A few things are going on:
The matrix is too small for many threads to help. A 2000×2000 dgemm is ~16 GFLOP of work. On Apple Silicon’s high-performance cores, a single core with AMX/NEON can already chew through this in ~15ms. The computation-to-synchronization ratio deteriorates rapidly as you add threads — the overhead of spinning up, synchronizing, and joining threads starts to dominate.
Accelerate already handles this well internally. After you loaded AppleAccelerate, the BLAS config shows Accelerate is registered alongside OpenBLAS. Apple’s Accelerate framework is heavily optimized for the M-series unified memory architecture and AMX coprocessor. It likely makes its own internal threading decisions that are already near-optimal for this problem size, which is why the 1-thread and 8-thread timings with Accelerate are essentially identical (~13–16ms). The BLAS.set_num_threads call may not even be fully respected by Accelerate’s internal scheduler.

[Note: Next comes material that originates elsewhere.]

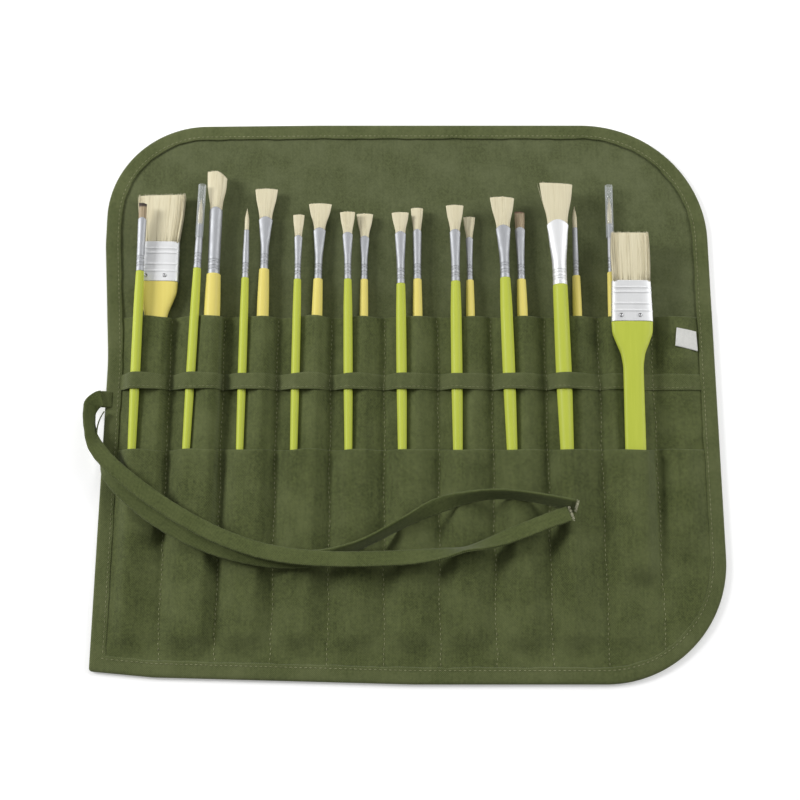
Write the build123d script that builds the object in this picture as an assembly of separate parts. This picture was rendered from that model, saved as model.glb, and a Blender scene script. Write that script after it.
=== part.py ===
from build123d import *
import math
import os

# ---- driving sizes, millimetres; X across the pockets, Y up the brushes, Z up ----
case_width = 374.0
case_height = 353.0
strip_pitch = 33.0
strip_count = 11
corner_top_left = 62.0
corner_top_right = 78.0
corner_bottom_right = 74.0
ply = 0.6
cover_lift = 0.5
binding_width = 9.5
binding_wrap = 2.4
binding_top = 3.4
binding_top_bare = 3.0
upper_pocket_top = 47.0
lower_pocket_top = -37.0
pocket_floor = -165.0
band_centre = 5.0
band_width = 10.0
brush_gap = 0.4
hinge_x = 149.2
hinge_z = binding_top
hinge_half_gap = 0.25
tape_diameter = 4.5
rivet_diameter = 2.4
sleeve_outer = 4.9
sleeve_inner = 4.2
sleeve_length = 35.0
tenon_length = 12.0
root_length = 6.0
flat_handle_thick = 6.2
flat_tail_thick = 4.4
flat_ferrule_thick = 6.8
# the whole case is moved by this much so its box is centred on the origin
centre_shift = (2.74, 0.0, 0.0)

z_cover = cover_lift + ply
z_lining = z_cover + ply
z_upper = z_lining + ply
z_lower = z_upper + ply
half_width = case_width / 2
half_height = case_height / 2

# one row per brush: strip, colour, kind, axis x at the tip, axis x at y=-40,
# tip y, mouth y, ferrule bottom y, tail y, axis z at tail, axis z at y=60,
# tuft tip width, mouth width, ferrule bottom diameter, handle top, handle belly
brushes = [
    (1, "green", "flat", -167.4, -168.3, 117.6, 107.6, 73.1, -148.0, 4.7, 13.0, 4.9, 5.3, 4.9, 4.9, 5.9),
    (2, "green", "round", -131.4, -135.9, 121.5, 104.5, 75.7, -148.0, 4.6, 11.0, 1.9, 3.4, 4.5, 4.7, 5.6),
    (3, "green", "round", -102.8, -103.7, 116.2, 101.3, 70.1, -148.0, 4.6, 9.1, 1.2, 2.4, 4.0, 4.5, 5.2),
    (4, "green", "flat", -70.4, -71.1, 112.1, 97.8, 69.2, -148.0, 4.6, 9.1, 7.2, 5.0, 3.9, 4.5, 5.2),
    (5, "green", "flat", -39.9, -38.1, 114.1, 99.9, 69.3, -148.0, 4.6, 9.0, 9.6, 6.4, 4.3, 4.6, 5.6),
    (6, "green", "flat", -6.9, -5.6, 113.6, 100.3, 66.3, -148.0, 4.6, 9.2, 10.8, 6.9, 4.9, 5.4, 6.3),
    (7, "green", "flat", 27.3, 27.9, 118.4, 101.5, 67.7, -148.0, 4.6, 9.4, 11.2, 6.7, 5.3, 5.7, 6.9),
    (8, "green", "flat", 57.0, 60.6, 123.7, 104.1, 69.8, -148.0, 4.7, 9.9, 15.4, 9.2, 5.9, 6.3, 7.7),
    (9, "green", "flat", 90.9, 93.6, 132.1, 106.9, 64.6, -148.0, 5.2, 11.3, 20.8, 13.5, 8.8, 9.0, 9.6),
    (10, "green", "wide", 135.6, 134.7, 98.5, 66.3, 40.6, -108.0, 6.0, 13.6, 22.9, 23.8, 25.3, 25.3, 12.2),
    (1, "yellow", "wide", -157.4, -158.4, 126.9, 94.3, 68.5, -84.0, 4.4, 5.95, 29.0, 25.1, 25.5, 24.9, 12.2),
    (2, "yellow", "flat", -122.4, -123.8, 141.9, 116.5, 72.7, -148.0, 4.3, 7.95, 12.6, 8.2, 7.5, 8.8, 10.2),
    (3, "yellow", "flat", -91.3, -92.6, 130.9, 111.3, 76.7, -148.0, 3.75, 6.4, 14.4, 8.7, 4.9, 6.2, 7.5),
    (4, "yellow", "flat", -57.2, -59.8, 121.1, 104.1, 70.4, -148.0, 3.6, 6.0, 14.7, 7.7, 4.7, 5.7, 6.8),
    (5, "yellow", "flat", -29.2, -29.6, 114.6, 99.0, 70.4, -148.0, 3.4, 5.2, 10.6, 6.0, 4.0, 4.7, 5.4),
    (6, "yellow", "flat", 3.7, 4.1, 118.1, 103.1, 70.4, -148.0, 3.5, 5.7, 7.8, 5.5, 4.8, 5.2, 6.2),
    (7, "yellow", "flat", 36.5, 36.8, 112.3, 98.2, 69.9, -148.0, 3.4, 5.35, 7.7, 4.6, 3.6, 4.7, 5.6),
    (8, "yellow", "flat", 68.2, 69.5, 115.2, 104.4, 70.1, -148.0, 3.6, 6.05, 6.2, 6.4, 4.6, 5.5, 6.8),
    (9, "yellow", "round", 102.9, 102.8, 119.3, 104.3, 72.7, -148.0, 3.4, 5.5, 1.2, 2.6, 3.6, 4.9, 5.9),
    (10, "yellow", "round", 125.2, 123.6, 125.5, 107.1, 75.1, -148.0, 3.4, 5.1, 1.2, 3.0, 3.6, 4.7, 5.2),
]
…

The OpenBLAS results (before AppleAccelerate) tell the same story but worse. The anomalous spike at 16 threads (0.115s with 81% GC time) is likely a pathological interaction — OpenBLAS spawning threads that compete with Julia’s GC threads for cores. At 32 threads you’re well past the physical core count, but the timing recovers because OpenBLAS may internally cap or the scheduler settles.

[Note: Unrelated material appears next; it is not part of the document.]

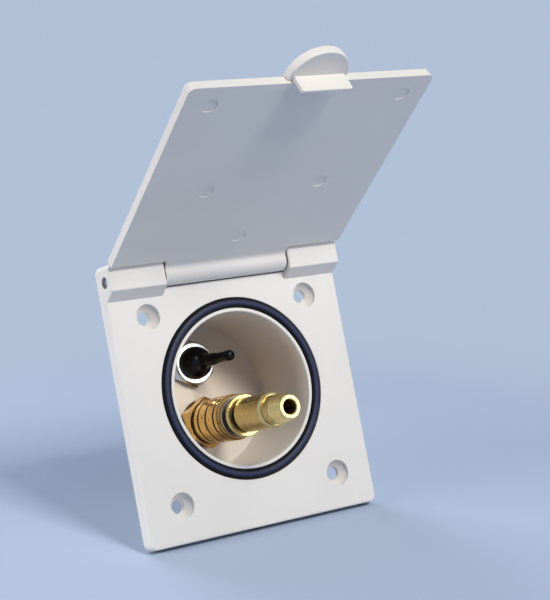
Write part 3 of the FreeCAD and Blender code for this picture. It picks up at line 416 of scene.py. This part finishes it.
def make_rubber_boot(finish):
    """One rubber moulding: a dome on the nut, drawn out into a sleeve over the lever."""
    mesh = lathe(BOOT_OUTLINE, steps=32)
    stand(mesh, SWITCH)
    for vert in mesh.verts:
        rise = (FLOOR_Y - vert.co.y) / MM
        share = min(max((rise - BEND_FROM) / BEND_OVER, 0), 1)
        turn = Matrix.Rotation(LEVER_LEAN * share * share * (3 - 2 * share), 3, "Z")
        vert.co = LEVER_PIVOT + turn @ (vert.co - LEVER_PIVOT)
    boot = piece_of("rubber_boot", mesh, finish,
                    stands_for=("toggle_boot", "lever_boot"), crease=80)
    wall = boot.modifiers.new("wall", "SOLIDIFY")
    wall.thickness, wall.offset = BOOT_WALL * MM, -1
    smooth = boot.modifiers.new("soft_skin", "SUBSURF")
    smooth.levels = smooth.render_levels = 2
    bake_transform(boot)


TAIL_RADIUS = 6.6
THREAD_CREST = 0.32
THREAD_PITCH = 1.5
THREAD_TURNS = 7
THREAD_END = -17.0                                  # height of its last turn, in mm
THREAD_STEPS = 36                                   # faces round each turn


def make_tail_thread(finish):
    """The coupling's male thread behind its nut, as one ridge wound round the tail."""
    ridge = [(TAIL_RADIUS + out, THREAD_END + lift) for out, lift in
             ((-0.05, 0.0), (0, 0.12), (THREAD_CREST, 0.65), (THREAD_CREST, 0.75), (0, 1.28),
              (-0.05, 1.4))]
    mesh = bmesh.new()
    bmesh.ops.spin(mesh, geom=draw(mesh, ridge, closed=True), cent=(0, 0, 0), axis=(0, 0, 1),
                   dvec=(0, 0, THREAD_PITCH * MM / THREAD_STEPS),
                   angle=2 * math.pi * THREAD_TURNS, steps=THREAD_STEPS * THREAD_TURNS,
                   use_merge=False)
    bmesh.ops.holes_fill(mesh, edges=[edge for edge in mesh.edges if edge.is_boundary])
    bmesh.ops.recalc_face_normals(mesh, faces=mesh.faces)
    stand(mesh, COUPLING)
    piece_of("tail_thread", mesh, finish, body="box", crease=25)


SCREW_SHANK = [(0, 0), (1.5, 0), (1.5, 3.0), (2.55, 3.0), (2.6, 3.05), (2.6, 3.7), (0, 3.7)]
SCREW_CROWN = [(0, 3.7), (2.6, 3.7), (2.6, 4.1), (2.3, 4.4), (0, 4.4)]
SCREW_LENGTH = 4.4
SCREW_SLOT = 0.7
SCREW_TURN = math.radians(35)                       # between the two slots
BLADE_SPACING = 9.0


def make_terminal_screws(finish):
    """Cheese-head screws with a slot, one through each blade."""
    low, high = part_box("terminal_screws")
    for number in (1, 2):
        mesh, crown = lathe(SCREW_SHANK, steps=40), lathe(SCREW_CROWN, steps=40)
        for side in (-1, 1):
            half = crown.copy()
            cut = bmesh.ops.bisect_plane(
                half, geom=half.verts[:] + half.edges[:] + half.faces[:],
                plane_co=(0, side * SCREW_SLOT / 2 * MM, 0), plane_no=(0, side, 0),
                clear_inner=True)
            bmesh.ops.edgenet_fill(half, edges=[
                item for item in cut["geom_cut"] if isinstance(item, bmesh.types.BMEdge)])
            data = bpy.data.meshes.new("half_crown")
            half.to_mesh(data)
            mesh.from_mesh(data)
            half.free()
            bpy.data.meshes.remove(data)
        crown.free()
        foot = (high.x - ((number - 1) * BLADE_SPACING + SCREW_LENGTH) * MM,
                (low.y + high.y) / 2, (low.z + high.z) / 2)
        bmesh.ops.transform(
            mesh, verts=mesh.verts,
            matrix=Matrix.Translation(foot) @ Matrix.Rotation(math.radians(90), 4, "Y")
            @ Matrix.Rotation(SCREW_TURN * number, 4, "Z"))
        bmesh.ops.recalc_face_normals(mesh, faces=mesh.faces)
        piece_of("terminal_screw_%d" % number, mesh, finish, body="box",
                 stands_for=("terminal_screws",) if number == 1 else ())


UPRIGHT_ROUND = 1.4
END_ROUND = 0.6
PARTING_LINE = (0.42, 0.46)                         # shares of the case's height
PARTING_GROOVE = 0.25


def make_switch_case(finish):
    """The switch's moulded case: rounded uprights and back edges, and a parting line."""
    low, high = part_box("switch_case")
    size = high - low
    mesh = bmesh.new()
    bmesh.ops.create_cube(mesh, size=1)
    bmesh.ops.scale(mesh, vec=size, verts=mesh.verts)
    bmesh.ops.translate(mesh, vec=(low + high) / 2, verts=mesh.verts)
    uprights = [edge for edge in mesh.edges
                if abs(edge.verts[0].co.y - edge.verts[1].co.y) > 0.5 * size.y]
    bmesh.ops.bevel(mesh, geom=uprights, offset=UPRIGHT_ROUND * MM, segments=5,
                    affect="EDGES", profile=0.5, material=-1)
    ends = [edge for edge in mesh.edges
            if min(vert.co.y for vert in edge.verts) > high.y - 0.01 * MM]
    bmesh.ops.bevel(mesh, geom=ends, offset=END_ROUND * MM, segments=3, affect="EDGES",
                    profile=0.5, material=-1)
    below, above = (low.y + size.y * share for share in PARTING_LINE)
    for lift in (below, above):
        bmesh.ops.bisect_plane(mesh, geom=mesh.verts[:] + mesh.edges[:] + mesh.faces[:],
                               plane_co=(0, lift, 0), plane_no=(0, 1, 0))
    line = [face for face in mesh.faces if below < face.calc_center_median().y < above]
    bmesh.ops.inset_region(mesh, faces=line, thickness=0.08 * MM, depth=-PARTING_GROOVE * MM)
    piece_of("switch_case_shell", mesh, finish, body="box",
             stands_for=("switch_case",))


def make_coil_spring(finish):
    """The sleeve's spring, built from its CAD mesh with the seams welded."""
    front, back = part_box("sleeve_spring")
    length = back.y - front.y
    travel = next(joint["range_m"][1] for joint in frame["joints"]
                  if joint["name"] == "sleeve_slide")
    mesh = bmesh.new()
    mesh.from_mesh(frame["nodes"]["sleeve_spring"].data)
    bmesh.ops.remove_doubles(mesh, verts=mesh.verts, dist=1e-6)
    spring = piece_of("coil_spring", mesh, finish, body="box",
                      stands_for=("sleeve_spring",))
    (length - travel) / length
    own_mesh(spring)


# ---------------------------------------------------------------- stage

def make_stage():
    """A pale sheet under the flange's lower edge, in the lean the box rests at."""
    finish = Finish("studio_sheet", BACKDROP, 0.9)
    finish.feed("Base Color", finish.between(finish.noise(6, 3), BACKDROP,
                                             tuple(part * 0.97 for part in BACKDROP)))
    camera_ray = finish.node("LightPath", out="Is Camera Ray")
    glow = finish.node("Emission", None, Color=(*BACKDROP, 1), Strength=1.0)
    distance = finish.node("VectorMath", {"operation": "LENGTH"}, finish.place, out="Value")
    shader = Value(finish, finish.shader.outputs[0])
    sheet = finish.node("MixShader", None, finish.band(distance, *SHEET_FADE) * camera_ray,
                        shader, glow)
    under = finish.node("NewGeometry", out="Backfacing")
    final = finish.node("MixShader", None, under, sheet, finish.node("BsdfTransparent"))
    finish.link(final, finish.tree.nodes["Material Output"].inputs["Surface"])

    mesh = bmesh.new()
    bmesh.ops.create_circle(mesh, cap_ends=True, radius=SHEET_RADIUS, segments=96)
    turn = Vector((0, 0, 1)).rotation_difference(SHEET_NORMAL).to_matrix().to_4x4()
    low_edge = Vector((0, 0, cad_box[0].z)) - SHEET_NORMAL * SHEET_DROP
    bmesh.ops.transform(mesh, matrix=Matrix.Translation(low_edge) @ turn, verts=mesh.verts)
    data = bpy.data.meshes.new("studio_sheet")
    mesh.to_mesh(data)
    mesh.free()
    data.materials.append(finish.material)
    sheet = bpy.data.objects.new("studio_sheet", data)
    bpy.context.collection.objects.link(sheet)


def make_world():
    """The backdrop to the camera, in gloss and through clear parts, and dim room light."""
    world = bpy.data.worlds.new("studio_room")
    bpy.context.scene.world = world
    world.use_nodes = True
    room = Nodes(world.node_tree)
    seen = camera_ray = room.node("LightPath", out="Is Camera Ray")
    for ray in ("Is Transmission Ray", "Is Glossy Ray"):
        seen = seen.maths("MAXIMUM", seen, camera_ray.output(ray))
    background = room.tree.nodes["Background"].inputs
    room.link(room.node("MapRange", None, seen, 0.0, 1.0, ROOM_STRENGTH, 1.0),
              background["Strength"])
    room.link(room.between(seen, ROOM_LIGHT, BACKDROP), background["Color"])


make_camera()
make_world()
make_stage()
for lamp in LAMPS:
    make_lamp(*lamp)

white, rubber, steel = white_moulding(), boot_rubber(), drawn_steel()
nickel, case, seal, blade = nickel_plate(), case_moulding(), seal_rubber(), stamped_brass()
body_brass = turned_brass("body_brass", (0.76, 0.47, 0.145), (0.44, 0.22, 0.06), shine=0.18,
                          crest=7.6, root=7.3, low=6.5, high=34.0)
sleeve_brass = turned_brass("sleeve_brass", (0.78, 0.48, 0.14), (0.44, 0.22, 0.06),
                            shine=0.13, crest=9.62, root=9.3, low=9.0, high=29.5)
plug_brass = turned_brass("plug_brass", (0.80, 0.62, 0.27), (0.60, 0.43, 0.15), shine=0.20,
                          crest=7.0, root=6.6, low=33.0, high=40.0)
for finish, names in (
        (white, "housing lid"),
        (seal, "lid_seal plug_seal boot_gasket"),
        (steel, "hinge_pin locking_balls sleeve_spring sleeve_stop_ring switch_frame"),
        (body_brass, "coupling_body coupling_back_washer coupling_back_nut"),
        (sleeve_brass, "coupling_sleeve"),
        (plug_brass, "hose_plug supply_hose_tail"),
        (brown_fibre(), "coupling_gasket"),
        (nickel, "switch_bushing boot_nut switch_nut keyed_washer toggle_lever terminal_screws"),
        (rubber, "toggle_boot lever_boot"),
        (case, "switch_case"),
        (blade, "switch_terminals contact_rocker")):
    for name in names.split():
        materials = frame["nodes"][name].data.materials
        materials.clear()
        materials.append(finish)

make_rubber_boot(rubber)
make_tail_thread(body_brass)
make_terminal_screws(nickel)
make_switch_case(case)
make_coil_spring(steel)

bpy.context.scene.view_settings.view_transform = "Standard"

What you’d see at larger sizes: Try n = 8000 or n = 16000. That’s where multi-threading starts to pay off meaningfully, because there’s enough work to amortize the coordination cost across cores.

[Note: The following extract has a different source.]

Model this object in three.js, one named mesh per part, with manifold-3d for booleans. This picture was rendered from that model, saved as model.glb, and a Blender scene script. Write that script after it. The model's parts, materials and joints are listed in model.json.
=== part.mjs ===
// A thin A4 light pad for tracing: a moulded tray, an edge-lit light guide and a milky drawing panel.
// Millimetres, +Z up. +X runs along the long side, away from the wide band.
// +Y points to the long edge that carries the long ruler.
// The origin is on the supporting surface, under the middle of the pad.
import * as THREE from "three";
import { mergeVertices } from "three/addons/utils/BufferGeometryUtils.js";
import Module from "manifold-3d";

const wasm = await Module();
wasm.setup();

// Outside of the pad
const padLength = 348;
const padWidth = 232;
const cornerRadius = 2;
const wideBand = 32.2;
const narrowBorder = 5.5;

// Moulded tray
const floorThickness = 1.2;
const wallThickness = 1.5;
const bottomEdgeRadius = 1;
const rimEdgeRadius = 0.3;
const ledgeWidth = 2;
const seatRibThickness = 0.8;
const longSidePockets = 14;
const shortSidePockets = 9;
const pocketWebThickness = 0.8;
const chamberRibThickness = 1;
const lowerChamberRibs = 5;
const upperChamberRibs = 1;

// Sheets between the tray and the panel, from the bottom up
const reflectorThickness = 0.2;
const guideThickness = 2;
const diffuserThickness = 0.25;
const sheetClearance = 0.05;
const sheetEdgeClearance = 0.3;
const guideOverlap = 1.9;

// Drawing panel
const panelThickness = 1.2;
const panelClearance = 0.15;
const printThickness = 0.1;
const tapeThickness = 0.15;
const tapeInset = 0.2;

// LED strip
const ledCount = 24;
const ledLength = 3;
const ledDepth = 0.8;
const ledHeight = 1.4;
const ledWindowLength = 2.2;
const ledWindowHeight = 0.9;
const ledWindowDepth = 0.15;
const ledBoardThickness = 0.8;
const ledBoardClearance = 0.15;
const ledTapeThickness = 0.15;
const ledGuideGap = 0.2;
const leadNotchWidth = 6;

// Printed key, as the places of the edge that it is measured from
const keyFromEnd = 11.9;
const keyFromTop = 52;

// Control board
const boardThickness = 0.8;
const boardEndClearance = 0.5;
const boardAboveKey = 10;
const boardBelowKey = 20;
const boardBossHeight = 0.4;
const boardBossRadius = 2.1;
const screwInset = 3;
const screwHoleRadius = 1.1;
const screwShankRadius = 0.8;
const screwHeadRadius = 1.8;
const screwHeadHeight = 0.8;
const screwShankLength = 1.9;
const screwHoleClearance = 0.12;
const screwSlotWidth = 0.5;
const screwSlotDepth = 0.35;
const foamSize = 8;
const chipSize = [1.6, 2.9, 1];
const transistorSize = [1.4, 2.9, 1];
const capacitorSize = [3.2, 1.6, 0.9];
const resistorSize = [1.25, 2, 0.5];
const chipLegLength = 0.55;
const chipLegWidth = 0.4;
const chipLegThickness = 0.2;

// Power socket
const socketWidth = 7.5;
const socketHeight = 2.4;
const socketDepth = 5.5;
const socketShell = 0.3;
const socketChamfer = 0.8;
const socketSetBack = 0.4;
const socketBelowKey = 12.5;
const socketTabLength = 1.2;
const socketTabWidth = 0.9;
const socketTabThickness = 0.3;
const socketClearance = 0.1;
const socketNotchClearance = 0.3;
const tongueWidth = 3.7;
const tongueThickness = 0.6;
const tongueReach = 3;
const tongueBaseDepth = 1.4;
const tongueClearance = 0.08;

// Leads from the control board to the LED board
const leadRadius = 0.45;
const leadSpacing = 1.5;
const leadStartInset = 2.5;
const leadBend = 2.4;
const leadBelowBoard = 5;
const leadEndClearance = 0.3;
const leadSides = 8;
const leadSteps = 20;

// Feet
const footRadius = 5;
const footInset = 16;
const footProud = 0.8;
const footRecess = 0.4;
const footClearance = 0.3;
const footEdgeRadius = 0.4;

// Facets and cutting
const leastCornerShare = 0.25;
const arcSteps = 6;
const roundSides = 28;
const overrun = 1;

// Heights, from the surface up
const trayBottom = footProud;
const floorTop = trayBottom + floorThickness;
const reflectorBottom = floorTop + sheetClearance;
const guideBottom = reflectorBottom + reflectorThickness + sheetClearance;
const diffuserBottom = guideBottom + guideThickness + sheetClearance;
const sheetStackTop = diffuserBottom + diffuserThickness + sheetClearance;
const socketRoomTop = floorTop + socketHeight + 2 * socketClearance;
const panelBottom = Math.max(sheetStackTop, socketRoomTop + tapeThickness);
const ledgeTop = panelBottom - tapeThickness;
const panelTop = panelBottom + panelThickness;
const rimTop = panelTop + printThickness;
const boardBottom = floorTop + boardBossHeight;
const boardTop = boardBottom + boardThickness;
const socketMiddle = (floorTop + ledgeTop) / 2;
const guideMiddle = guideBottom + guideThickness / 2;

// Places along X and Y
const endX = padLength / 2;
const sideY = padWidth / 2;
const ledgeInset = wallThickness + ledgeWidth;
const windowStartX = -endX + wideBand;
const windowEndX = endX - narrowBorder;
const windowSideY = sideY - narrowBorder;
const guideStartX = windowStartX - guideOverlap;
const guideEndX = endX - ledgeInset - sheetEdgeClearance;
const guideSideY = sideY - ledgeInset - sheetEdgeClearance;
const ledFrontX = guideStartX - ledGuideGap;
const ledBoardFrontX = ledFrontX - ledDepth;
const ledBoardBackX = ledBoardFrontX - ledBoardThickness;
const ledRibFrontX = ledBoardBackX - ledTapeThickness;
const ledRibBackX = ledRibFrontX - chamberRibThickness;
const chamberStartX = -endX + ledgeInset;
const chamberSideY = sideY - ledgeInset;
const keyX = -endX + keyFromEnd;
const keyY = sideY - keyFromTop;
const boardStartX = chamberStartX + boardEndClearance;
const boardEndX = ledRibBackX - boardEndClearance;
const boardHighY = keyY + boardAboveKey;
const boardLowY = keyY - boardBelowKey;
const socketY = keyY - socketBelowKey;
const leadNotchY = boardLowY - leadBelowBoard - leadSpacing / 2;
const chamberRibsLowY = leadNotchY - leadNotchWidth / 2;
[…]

Practical upshot: On Apple Silicon with Accelerate loaded, just leave the thread count at the default. Accelerate’s AMX-aware scheduler will do the right thing. Manually overriding BLAS.set_num_threads is mostly useful on Linux with OpenBLAS/MKL on large NUMA systems.
2 Likes
Hmm. I See. I was trying to work up to solving a large linear system with multiple threads and Krylov.jl but couldn’t get any performance improvement so tried this minimal example. You’re right about Linux and NUMA, because the same code on HPC nodes with Linux/NUMA on Intel’s Sapphire Rapids architecture makes a difference:
NUMA node(s): 8
NUMA node0 CPU(s): 0-12,104-116
NUMA node1 CPU(s): 13-25,117-129
NUMA node2 CPU(s): 26-38,130-142
NUMA node3 CPU(s): 39-51,143-155
NUMA node4 CPU(s): 52-64,156-168
NUMA node5 CPU(s): 65-77,169-181
NUMA node6 CPU(s): 78-90,182-194
NUMA node7 CPU(s): 91-103,195-207
and in Julia 1.12.4
julia> using MKL
julia> using LinearAlgebra
julia> BLAS.get_config()
LinearAlgebra.BLAS.LBTConfig
Libraries:
├ [ILP64] libmkl_rt.so
└ [ LP64] libmkl_rt.so
julia> BLAS.set_num_threads(1)
julia> A = rand(2000, 2000); B = rand(2000, 2000);
julia> A*B; # first time
julia> using BenchmarkTools
julia> @btime *($A, $B); # single threaded
165.446 ms (3 allocations: 30.52 MiB)
julia> BLAS.set_num_threads(4)
julia> @btime *($A, $B); # multi-threaded
44.037 ms (3 allocations: 30.52 MiB)
Interestingly, the M2 cores show similar performance of 48 ms with @btime with my single threaded experiment. I suppose I should target my lienar system solves on the NUMA machines (where they will ultimately be used) to see what works for my use case.